In perfect rhythm with the light and easy prose of Nick Hornby's novel, Paul and Chris Weitz's screen adaptation of About a Boy lilts across the screen with engaging wit and warm humor.

Hornby's hallmark is the adolescent in a mansuit resisting adulthood with heels dug in, adorable in his deplorable self-centeredness, and ripe, even if not quite ready, for the great leap forward. He's been played deliciously by Colin Firth (Fever Pitch, 1997), and attempted heroically by John Cusack (High Fidelity, 2000), but he reaches his ne plus ultra in About a Boy, with Hugh Grant reveling in his most impossibly airy charm. A finer match between authorial voice and actor's embodiment has rarely been made.

Grant plays Will Freeman, a gadget-collecting commitment-phobe hellbent on proving the error of John Donne's presentment that no man is an island (he considers himself Ibiza, in fact), who finds his Peter Pan resolve put to the test when he meets his opposite number: a true adolescent with a grown up sense of responsibility.

Whereas Will has made it comfortably into his late thirties without settling down, having a family (though he does invent an errant wife and 2-year-old son now and again to help him meet women), getting a job (he lives off the royalties from a novelty hit his father had back in 1958), or doubting his self-worth, Marcus (Nicholas Hoult, in a mature, but not overly precocious, performance) has found himself burdened with an absent father, an unstable mother, lack of funds and a terminally bad haircut - all before puberty. If Will glides through his days cool, nonchalant, and dressed with flair; Marcus trudges awkwardly, out of touch, picked on, and weighted down by an ugly Peruvian-knit and shoes made for anything but running. The bond between the two is obviously inevitable.

But it isn't overquick. The film (like the novel) lingers on the day-to-day, the fairly and believably paced development of friendship - from resistance, ambivalence, ulterior motive, resignation, reconciliation to choice, and growth, through schoolyard rumbles, bad dates, accusations of impropriety, talent show traumas, true love and holiday dinner - with insight and good humor.

Though breezy in its telling, About a Boy is an incisive film that looks through people and wiggles out their failings. But it does so with an open-armed welcome to the fools men (and women) make of themselves (characters have quirks but do not become caricatures), and with a matchless generosity toward the lazy, the ditzy, the unhappy, the uncool, the selfish, the self-centered, the politically committed and the successful professional. The pivotal characters that dance around the film, from Marcus's throw-back hippie mom (Toni Collette, convincing if not lovable) to Will's ideal woman (Rachel Weisz, static and with an appeal beyond my ken) are not cleaned up or excused, but are nonetheless treated with a kindness not common. For all the digging and exposing and sharp-witted quipping the film offers, there's not a mean-spirited moment in it.

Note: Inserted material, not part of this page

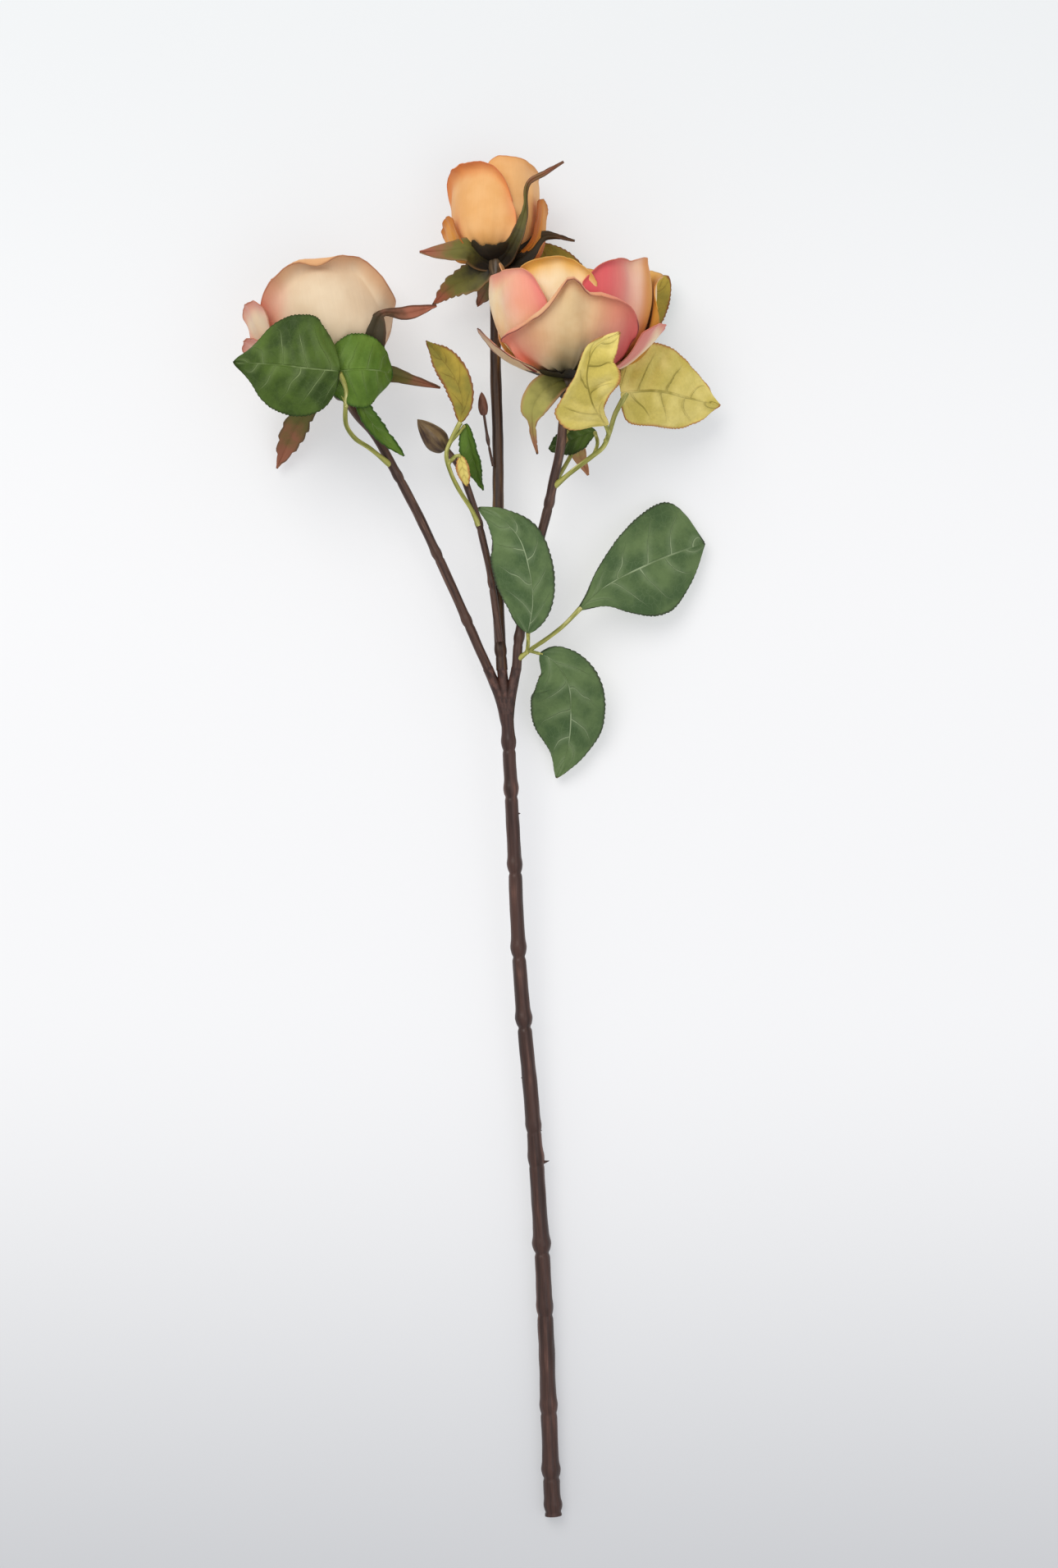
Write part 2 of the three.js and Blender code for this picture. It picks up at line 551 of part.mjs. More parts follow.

The title plays on the Nirvana song "About a Girl," (lyrics: I need a friend, etc. - Nirvana and Kurt Cobain imagery figure into the friendship in the book), but About a Boy extends beyond friendship to growing up, letting go, and holding on when you need to. It is, in that, more profound than it has any pretense of being. But it's not a morality play. It's a slice of life, somewhat sillier perhaps, with shadows darker than one might expect around the edges. A warm-watered wave of a film that washes over you with feeling while you smile, chuckle, laugh, and smile some more. Only the hardest hearted cynic, wearing blinders and ear plugs, could resist its buoyant good will, or ignore its decidedly graceful parting glance.

Donne was right; we knew it all along. '"No man is an island, entire of itself; every man is a piece of the continent, a part of the main . . . " Will though we may to be free men, the people that we meet along the way will mark us.